Tuesday morning I go wash the Jeep at a local self wash to get some of the accumulated dust off it from the past week. There is dust everywhere, it needs much more than a quick wash.  We are then off for a drive on the South rim of Canyon de Chelly to the "White House" overlook and the trailhead for the White House Trail.  The White House Trail is the only trail that you can do without a Navajo guide and it is a great one.  It is 3 miles round trip, mostly uphill and downhill, hardly any level area and with endless spectacular views. It takes you from the Canyon rim down to the Canyon floor to the base of a massive sandstone wall where the "White House" anasazi cliff dwelling ruins can be seen.  Canyon de Chelly has many cliff dwelling, hundreds of archeological sites that for the most part are not excavated and very difficult to reach.  The land inside Canyon de Chelly is owned privately by Navajo's and people still live and have ranches and farms in it. We then visited several other scenic viewpoint along the Rim drive, the most prominent one being "Spider Rock".  The Navajo believe that "Spider Woman", the deity that taught the Navajo women how to weave, lives on the top of Spider Rock.

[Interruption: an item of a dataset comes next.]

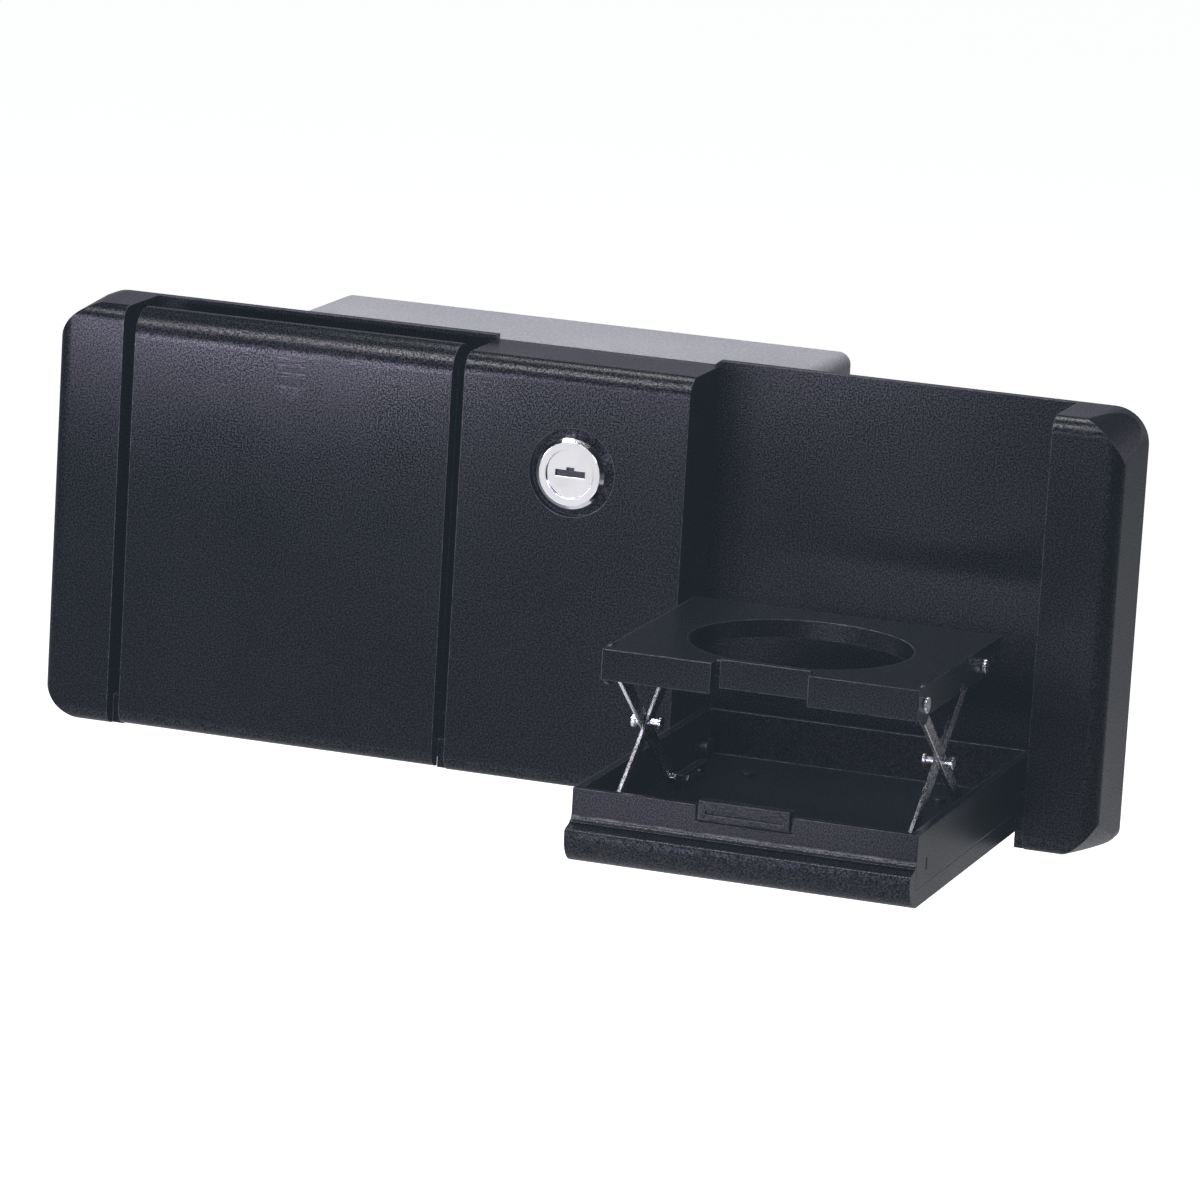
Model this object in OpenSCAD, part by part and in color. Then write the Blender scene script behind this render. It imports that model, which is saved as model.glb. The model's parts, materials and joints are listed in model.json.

Sheep crossing road in front of us

Starting down the White House Trail

Twinkles on the trail with her new poles

Trail view

Solidified drifting sand layers of the rock

Close up view of the sandstone really shows the layering

View at bottom of Canyon, the red rocks and the green
foliage on the trees was a striking contrast

The White House ruins

The cliff dwelling in this immense rock wall were something
to contemplate, what it must have been like back in the day

The stream flowing through the canyon

Twinkles catching her breath, close to the edge

The Spider Rock from the Canyon rim overlook

Another Canyon view from the rim

Wednesday was a drive along the Rim of the Canyon de Muerto (Canyon of the Dead).  The Canyon of Muerto runs closely parallel to Canyon de Chelly and they connect near the mouth of the Canyon near our campground.  There are four viewpoints along the rim, all spectacular, with views of several cliff dwellings.  At most of the viewpoints there are Navajo's selling art and jewelry.  The stuff looks very nice, the prices are better than in any store, they look sort of poor, you feel sorry for them and it is kind of hard to pass by.  If you start to look at their stuff, they will start explaining it and offering deals and you are then hooked. We ended up with a painted rock.

Canyon de Muerto view

A zoomed in view of Cliff dwelling below

The same ruins from our vantage point on Canyon rim

Another view of the Canyon, it's quite lush and green and
Navajo's still live and have farms and ranches inside

A zoomed in shot of the Antelope House ruins 

The Antelope Ruins from our vantage point on the rim

Another cliff dwelling site, they are all over this canyon

A zoomed in shot

In the afternoon, back at the campsite there was a horse, a beautiful horse, eating grass very close to our RV.  I think he was from the horse tour operation across from the campground.  The Indians seem to allow their animals to wander around freely, no big deal, they know the way home.  After a while, one of the campground workers rode over on an ATV and herded him away out of the campground, back towards his home.  The Indian dogs are the same, they all look sort of wild and hungry, no pampered house pets, they also wander all over looking for food.  They are also very smart, they look before crossing roads, look at you with inquizative eyes and they know their way around, they are not lost. 

Horse behind our campsite

I also saw across the street, a lamb on the loose and the sheep dogs running around herding it back, it was amazing to watch.  There are lots of Navajo sheep herders out here still doing it like they have for centuries.  On Tuesday as we traveled down the South Rim Road, we had to stop to allow sheep to cross the roadway. It's a very different world out here that's for certain.

I am now on my 3rd Tony Hillerman book and find them fascinating with many references to this Chinle, Arizona area.

Thursday morning, April 10th, we are back on the road for Monument Valley Navajo Tribal Park.